The "dialogue" pursued by Poroshenko involves the use of armored cars, artillery shells and aerial bombardment to "reduce tensions" with the people of eastern Ukraine by killing as many as possible. In the city of Slavyansk, for example, a center of opposition to the right-wing Kiev regime, Ukrainian government forces have hit residential districts with indiscriminate mortar and shellfire -- actions that constitute war crimes under international law.
New fighting flared in the district of Luhansk, the easternmost part of the country, as 500 insurgents attacked pro-Kiev forces along the border with Russia. A spokesman for acting President Oleksandr Turchynov claimed that Ukrainian border guards were attacked by separatists seeking to open the border to obtain supplies and reinforcements.
A spokesman for the pro-Russian militants said they were not fighting border troops, but rather the Ukrainian National Guard, comprised largely of neo-Nazi thugs from the Right Sector and Svoboda (Freedom) Party. Reports from both sides described heavy fighting and considerable loss of life.
Obama's European trip will continue with a meeting of the Group of Seven, the heads of state from the US, Canada, Germany, Britain, France, Italy and Japan, to be held in Brussels Wednesday night and Thursday. The G-7 has been reconstituted to exclude Russia, which was to host a G-8 summit meeting in Sochi on the Black Sea this month.
The US will use the G-7 meeting to pressure its European allies, who have been reluctant to impose sweeping economic sanctions on Russia because of the consequences for their own economies. Germany relies on Russia for one-third of its energy supplies, for example, while Britain depends on the influx of capital from Russian billionaires to prop up the London financial markets.
A major American goal at the G-7 meeting is to revive an atmosphere of confrontation after Moscow responded to the May 25 presidential vote in Ukraine with significant concessions -- recognizing Poroshenko as the president-elect, pulling all Russian troops back from the Ukrainian border, and offering better terms to Ukraine in negotiations on Russian gas exports. A "senior Obama administration official" told the New York Times: "What we don't want is for everybody to exhale, 'the election went well, now we're all done.'"

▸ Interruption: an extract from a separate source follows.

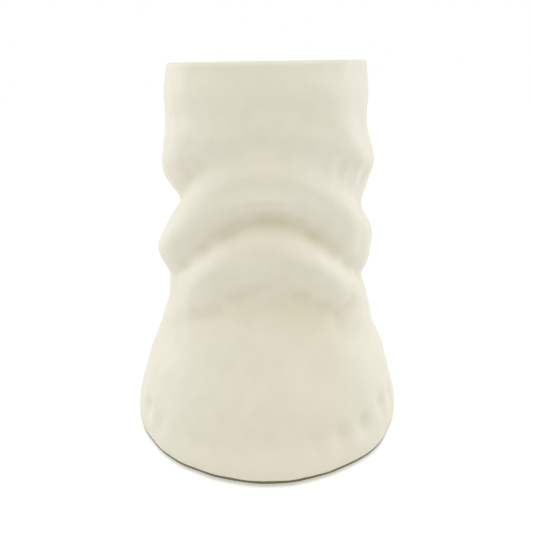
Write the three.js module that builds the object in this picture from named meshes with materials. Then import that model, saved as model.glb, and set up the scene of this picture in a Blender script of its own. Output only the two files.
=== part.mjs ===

National Security Adviser Susan Rice, speaking Sunday on the ABC television interview program "This Week," boasted of the US role in stoking up tensions over Ukraine. "The United States, working with our European partners, has rallied to isolate and pressure Russia for its activities in Ukraine," she said. "That's the kind of leadership that only the world's greatest power can bring to bear."